You are now experts at handling data frames in R, but we have not spent as much time on getting data from files into R (and even less on saving a data frame to disk). The most convenient formats for tabular data (and the most commonly-encountered) are CSV (comma separated values) and TSV (tab separated values).

April 26, 2015 Organizing a Project

When you move from short exercises to a more sustained project, a whole new set of challenges make themselves known. I’ve learned a few lessons the hard way about organizing a programmatic data-analysis project, and I’d like to attempt to spare you the hard parts. Here are some suggestions for how you might work with data and program code as you do your research and prepare the report.

April 6, 2015 R Markdown and Figures

It seems as though a few more details about how to do figures in R Markdown would be helpful. The executive summary is: put fig_caption: true under pdf_document: in the YAML block at the start of your R markdown files. Control whether a figure floats or not by leaving blank lines on both sides of the R code chunk that creates the figure.

March 28, 2015 Browsing the TEI Sampler

The subject of our readings for the week is text encoding and its theoretical implications. To help get us oriented to what this discussion is about, I’m asking you to look over some TEI markup. The sample files are in a zip archive on Sakai. Here’s what they are, and some questions to think about as you browse.

March 13, 2015 Deadline adjustments

A few deadline adjustments as we continue the catching-up process. The position paper is now due Wednesday, March 25 at 10 a.m. I will consider extension requests, but not past March 29. And the next homework is due Monday, March 30.

February 25, 2015 When R Stalls

Programs have multiple failure modes: they can go wrong in more than one way. You have all encountered two, relatively friendly failure modes: the Knit PDF that includes R error messages instead of the results you were trying to get, or the failure to knit with an error message in RStudio. That may not seem altogether friendly, but at least it gives you a hint of what and where things have gone wrong. But other kinds of failure are more challenging. Working with text data often leads to a particularly tricky kind of glitch, failure to complete.
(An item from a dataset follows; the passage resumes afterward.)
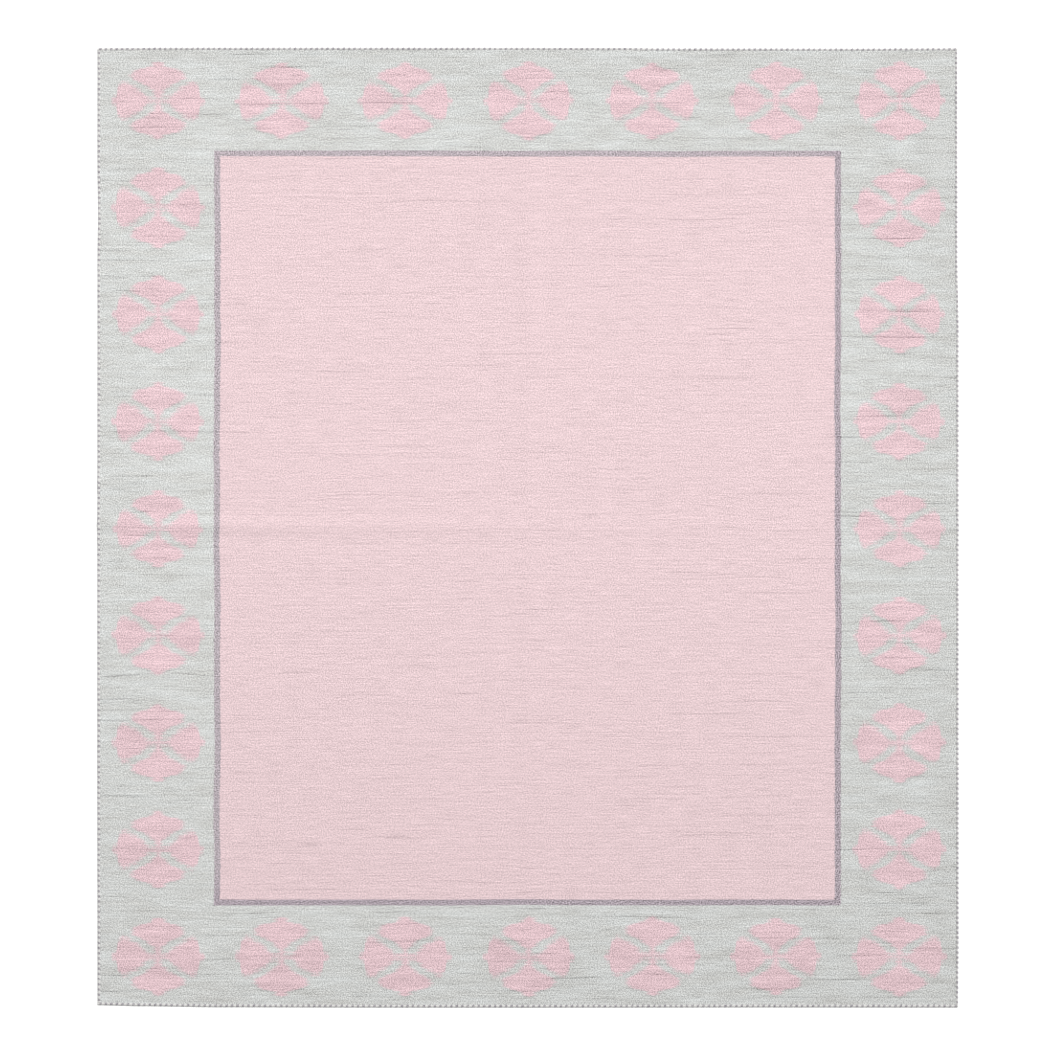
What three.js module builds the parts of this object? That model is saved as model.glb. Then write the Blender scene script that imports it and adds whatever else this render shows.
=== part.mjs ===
// A room-size flatweave rug lying flat on a floor: one piece of weft-faced wool cloth, with a rounded
// overcast edge along each of its four sides. Two soft folds, left from being stored folded in four,
// still show where they cross at its middle, and its side borders are puckered a little.
//
// Millimetres. X runs along the weft, from selvedge to selvedge, Y along the warp, and Z up.
// The origin is on the floor, under the middle of the rug.

import * as THREE from "three";

// Driving sizes
const WIDTH = 2743; // over the overcast edges, 9 feet
const LENGTH = 3057; // over the overcast edges, about 10 feet
const CLOTH_THICK = 4; // a heavy wool flatweave
const EDGE_WIDTH = 8; // an overcast edge seen from above
const EDGE_HEIGHT = 5.6; // a turn of yarn more than the cloth
const EDGE_ROUNDING = 2.3; // radius of its four long corners
const GAP = 0.3; // between touching pieces

// How finely the pieces are divided
const STEP = 150; // at most, along a side
const CLEAR_OF_CREASE = 30; // an even division this near to a line of a crease is left out
const CORNER_STEPS = 2; // in each rounded corner of an edge

// The outline is almost straight. A row says how far a side stands in from the full size, at a
// place along it.
const OUTLINE = {
  top: [
    { at: -1371, inset: 1.8 },
    { at: -1150, inset: 0 },
    { at: -300, inset: 0 },
    { at: 300, inset: 0.6 },
    { at: 420, inset: 2.4 },
    { at: 1050, inset: 3.0 },
    { at: 1371, inset: 2.0 },
  ],
  bottom: [
    { at: -1371, inset: 7.6 },
    { at: -1230, inset: 4.6 },
    { at: -980, inset: 1.2 },
    { at: -400, inset: 0 },
    { at: 200, inset: 0 },
    { at: 700, inset: 0.6 },
    { at: 1371, inset: 0.2 },
  ],
  left: [
    { at: -1528, inset: 0.8 },
    { at: -700, inset: 0 },
    { at: -200, inset: 0 },
    { at: 860, inset: 0.3 },
    { at: 990, inset: 1.8 },
    { at: 1180, inset: 0.3 },
    { at: 1528, inset: 0.6 },
  ],
  right: [
    { at: -1528, inset: 1.4 },
    { at: -1300, inset: 0 },
    { at: 640, inset: 0 },
    { at: 860, inset: 3.6 },
    { at: 1528, inset: 4.2 },
  ],
};

// Soft creases. Each runs along one axis, at a place on the other one, and slopes down to the floor
// on its low and its high side. A row says how high it stands, at a place along it.
const CREASES = {
  crossFold: {
    runs: "x",
    at: 4,
    lowReach: 42,
    highReach: 48,
    heights: [
      { at: -1371, high: 3.2 },
      { at: -1050, high: 4.0 },
      { at: -850, high: 4.4 },
      { at: -600, high: 3.0 },
      { at: -100, high: 1.8 },
      { at: 150, high: 1.1 },
      { at: 750, high: 0.7 },
      { at: 1050, high: 1.3 },
      { at: 1371, high: 1.8 },
    ],
  },
  longFold: {
    runs: "y",
    at: 2,
    lowReach: 48,
    highReach: 78,
    heights: [
      { at: -1528, high: 0.7 },
      { at: -900, high: 1.0 },
      { at: 0, high: 1.0 },
      { at: 450, high: 1.6 },
      { at: 1120, high: 2.4 },
      { at: 1300, high: 1.2 },
      { at: 1528, high: 0.8 },
    ],
  },
  upperLeftPucker: {
    runs: "x",
    at: 142,
    lowReach: 34,
    highReach: 30,
    heights: [
      { at: -1371, high: 2.0 },
      { at: -1210, high: 1.6 },
      { at: -1010, high: 0 },
    ],
  },
  lowerLeftPucker: {
    runs: "x",
    at: -44,
    lowReach: 30,
    highReach: 20,
    heights: [
      { at: -1371, high: 2.4 },
      { at: -1150, high: 1.7 },
      { at: -940, high: 0 },
    ],
  },
  rightPucker: {
    runs: "x",
    at: 655,
    lowReach: 36,
    highReach: 36,
    heights: [
      { at: 1010, high: 0 },
      { at: 1210, high: 1.2 },
      { at: 1371, high: 1.5 },
    ],
  },
};

// The value in one column of a table at a place along it, eased from row to row.
function readTable(rows, place, column) {
  const next = rows.findIndex((row) => row.at >= place);
  if (next === 0) return rows[0][column];
  if (next < 0) return rows[rows.length - 1][column];
  const from = rows[next - 1];
  const to = rows[next];
  const share = THREE.MathUtils.smoothstep(place, from.at, to.at);
  return THREE.MathUtils.lerp(from[column], to[column], share);
}

// How far the creases lift the rug off the floor. Where two of them cross, the higher one counts.
function liftAt(x, y) {
  const lifts = Object.values(CREASES).map(({ runs, at, lowReach, highReach, heights }) => {
    const [along, across] = runs === "x" ? [x, y - at] : [y, x - at];
    const share = Math.min(1, Math.abs(across) / (across < 0 ? lowReach : highReach));
    return readTable(heights, along, "high") * Math.cos((share * Math.PI) / 2) ** 2;
  });
  return Math.max(...lifts);
}

// Where a point of a perfectly straight and flat rug lies on this one.
function settle(x, y, z) {
  const rightShare = x / WIDTH + 0.5;
  const topShare = y / LENGTH + 0.5;
  const inFromLeft = (1 - rightShare) * readTable(OUTLINE.left, y, "inset");
  const inFromRight = rightShare * readTable(OUTLINE.right, y, "inset");
  const inFromBottom = (1 - topShare) * readTable(OUTLINE.bottom, x, "inset");
  const inFromTop = topShare * readTable(OUTLINE.top, x, "inset");
  return [x + inFromLeft - inFromRight, y + inFromBottom - inFromTop, z + liftAt(x, y)];
}

// Places across the rug along an axis, shared by the cloth and the edges so that they stay parallel:
// evenly spaced ones, and the foot, flank and top lines of each crease that they meet.
function placesAlong(axis) {
  const half = (axis === "x" ? WIDTH : LENGTH) / 2 - EDGE_WIDTH - GAP;
  const count = Math.ceil((2 * half) / STEP);
  const even = Array.from({ length: count - 1 }, (_, i) => -half + (2 * half * (i + 1)) / count);
  const lines = Object.values(CREASES)
    .filter(({ runs }) => runs !== axis)
    .flatMap(({ at, lowReach, highReach }) => [
      at - lowReach,
      at - lowReach / 2,
      at,
      at + highReach / 2,
      at + highReach,
    ]);
  const clear = even.filter((place) =>
    lines.every((line) => Math.abs(place - line) > CLEAR_OF_CREASE),
  );
  return [-half, ...clear, ...lines, half].sort((a, b) => a - b);
}

// Moves each point of a geometry to where a function puts it.
function reshape(geometry, place) {
  const points = geometry.getAttribute("position");
  for (let i = 0; i < points.count; i += 1) {
    points.setXYZ(i, ...place(points.getX(i), points.getY(i), points.getZ(i)));
  }
  geometry.computeVertexNormals();
  return geometry;
}

// The woven cloth: a thin slab between the edges, divided at the shared places.
function makeCloth() {
  const columns = placesAlong("x");
  const rows = placesAlong("y");
  const slab = new THREE.BoxGeometry(1, 1, 1, columns.length - 1, rows.length - 1, 1);
  return reshape(slab, (x, y, z) => {
    const column = Math.round((x + 0.5) * (columns.length - 1));
    const row = Math.round((y + 0.5) * (rows.length - 1));
    return settle(columns[column], rows[row], (z + 0.5) * CLOTH_THICK);
  });
}

// The section of an overcast edge: an upright rectangle with rounded corners that stands on the floor.
function edgeSection() {
  const x = EDGE_WIDTH / 2 - EDGE_ROUNDING;
  const bottom = EDGE_ROUNDING;
  const top = EDGE_HEIGHT - EDGE_ROUNDING;
  const quarter = Math.PI / 2;
  return new THREE.Shape()
    .moveTo(x, 0)
    .absarc(x, bottom, EDGE_ROUNDING, -quarter, 0)
    .absarc(x, top, EDGE_ROUNDING, 0, quarter)
    .absarc(-x, top, EDGE_ROUNDING, quarter, 2 * quarter)
    .absarc(-x, bottom, EDGE_ROUNDING, 2 * quarter, 3 * quarter);
}

// One overcast edge. Those at the top and the bottom run the whole width, and the side ones fit
// between them.
function makeEdge(axis, sign) {
  const inner = placesAlong(axis);
  const places = axis === "x" ? [-WIDTH / 2, ...inner, WIDTH / 2] : inner;
  const middle = ((axis === "x" ? LENGTH : WIDTH) - EDGE_WIDTH) / 2;
  const bar = new THREE.ExtrudeGeometry(edgeSection(), {
    depth: 1,
    steps: places.length - 1,
    curveSegments: CORNER_STEPS,
    bevelEnabled: false,
  });
  return reshape(bar, (offset, height, share) => {
    const along = places[Math.round(share * (places.length - 1))];
    const across = sign * middle;
    return axis === "x" ? settle(along, across + offset, height) : settle(across - offset, along, height);
  });
}

function addPiece(group, name, geometry, material) {
  const mesh = new THREE.Mesh(geometry, material);
  mesh.name = name;
  group.add(mesh);
}

const weave = new THREE.MeshStandardMaterial({ color: 0xead0d3, roughness: 0.95, metalness: 0 });
const overcasting = new THREE.MeshStandardMaterial({ color: 0xb9adb6, roughness: 0.9, metalness: 0 });

const rug = new THREE.Group();
addPiece(rug, "woven_cloth", makeCloth(), weave);
addPiece(rug, "overcast_edge_top", makeEdge("x", 1), overcasting);
addPiece(rug, "overcast_edge_bottom", makeEdge("x", -1), overcasting);
addPiece(rug, "overcast_edge_left", makeEdge("y", -1), overcasting);
addPiece(rug, "overcast_edge_right", makeEdge("y", 1), overcasting);

export default rug;
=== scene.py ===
"""The looks of a room-size flatweave wool rug, lying flat and seen from straight above.

X runs along the weft, Y along the warp, and Z up. Lengths in the tables and constants are in
millimetres, and MM turns them to Blender's metres.
"""

import math

import bpy
import numpy as np
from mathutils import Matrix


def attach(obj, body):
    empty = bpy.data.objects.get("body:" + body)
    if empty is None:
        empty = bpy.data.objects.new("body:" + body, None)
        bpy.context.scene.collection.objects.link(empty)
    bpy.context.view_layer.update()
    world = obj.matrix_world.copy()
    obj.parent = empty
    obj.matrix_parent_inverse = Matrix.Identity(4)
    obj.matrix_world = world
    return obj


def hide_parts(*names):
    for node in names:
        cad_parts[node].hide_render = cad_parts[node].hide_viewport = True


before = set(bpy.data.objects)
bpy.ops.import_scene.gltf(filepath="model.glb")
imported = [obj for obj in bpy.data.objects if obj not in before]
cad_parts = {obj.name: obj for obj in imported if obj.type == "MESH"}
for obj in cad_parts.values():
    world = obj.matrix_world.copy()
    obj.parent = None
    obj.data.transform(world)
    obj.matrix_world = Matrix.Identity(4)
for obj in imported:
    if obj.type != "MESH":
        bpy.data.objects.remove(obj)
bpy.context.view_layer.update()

MM = 0.001
MATH = "ShaderNodeMath"

# The rug's own sizes
WIDTH = 2743  # over the overcast edges
LENGTH = 3057
CLOTH_THICK = 4
EDGE_WIDTH = 8
EDGE_HEIGHT = 5.6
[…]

In other words, you try some code, and R never finishes running it—if you are knitting, you see that the Knit process is happening, but in the middle of some “code chunk” the thing stalls and no PDF is forthcoming. What to do?

February 22, 2015 Paper assignment

I’ve written up the assignment for the short position paper due March 23. Take a look, and we’ll discuss it in class next time.

February 20, 2015 Encoding problems: spotter's guide

The last homework generated some…interesting glitches related to one of the banes of all literary data analysis: text encoding.

February 9, 2015 We make our meek adjustments

I’ve done a little rearrangement of the syllabus, plus a new consolidated homeworks/solution sets page for you to bookmark. And as usual, there are updates to the agoldst/litdata package for you to install. For those of you feeling exploratory, a first draft of some Early Modern Titles data is online. Eventually we’ll work together on this, but if you’re champing at the bit, the main thing you’ll need to do, after reading Homework 4, is to read the R help for read.csv and Teetor, §4.7–8.

January 29, 2015 Initial remarks on programming in R

I keep meaning to note this. I wrote a little page with some remarks on learning R, which are meant as encouragement. The two key things are to work together, and to try to frame frustrations and mistakes as productive moments of learning. I’ve also added a couple of notes on the practicalities of debugging.

January 22, 2015 The DH community and digital media

I believe that DH is held together much less by shared theoretical commitments or methods than by particular genres of scholarly communication: in particular, the blog, the tweet, the “experiment” or informal publication, and the interactive project prototype website. If you so desire, this course is an opportunity for you to join that community, which is comparatively welcoming towards graduate students and novices. Twitter has been frankly indispensable during my own novitiate in DH—I met a collaborator through it!—though there are many good reasons to hesitate before you join. As with all forms of publicness, academics are well-advised to be deliberate about their engagements. I am in favor of blogging, on the other hand, but because this course already asks so much of you, I am not requiring regular blogging. I invite you either to blog on the course Wordpress site, litdata15.blogs.rutgers.edu, or to use that site to circulate links to any posts on a personal blog you wish us to see. If you’d like to learn how to make use of your own university webspace (www.rci.rutgers.edu/~netid), I’m glad to talk with you about this in office hours.

January 13, 2015 Supplementary notes on Petzold

A note on the Petzold reading for the first meeting: you are not expected to be able to follow all the details of Petzold’s little program for converting strings of ASCII characters to uppercase. However, as a sneak preview of where we’re headed, I’ve added some notes on the program to this site, including some more detailed explanation of the program, plus several translations into R. In a few weeks, you’ll be able to make sense of the R versions (if not the Intel 8080 assembly language—though that’s not so bad either). This is all strictly optional.

January 9, 2015 Syllabus update and preliminary readings

The readings for the first meeting are available on Sakai. I have brought the syllabus up to date. The Software Setup page has some initial notes on the software you should install. I will be updating and expanding this page before the semester starts.

September 19, 2014 Draft syllabus

A preliminary syllabus (pdf). This owes more than I can say both to collegial advice and to the many models I’ve found out there. I continue to welcome questions of any kind from interested students.

June 25, 2014 Draft course description

A first draft overview of the course, with a bibliography of possible readings: description (pdf). Subject to change. The detailed list of topics and the schedule will be on the syllabus, which I’ll post in the fall.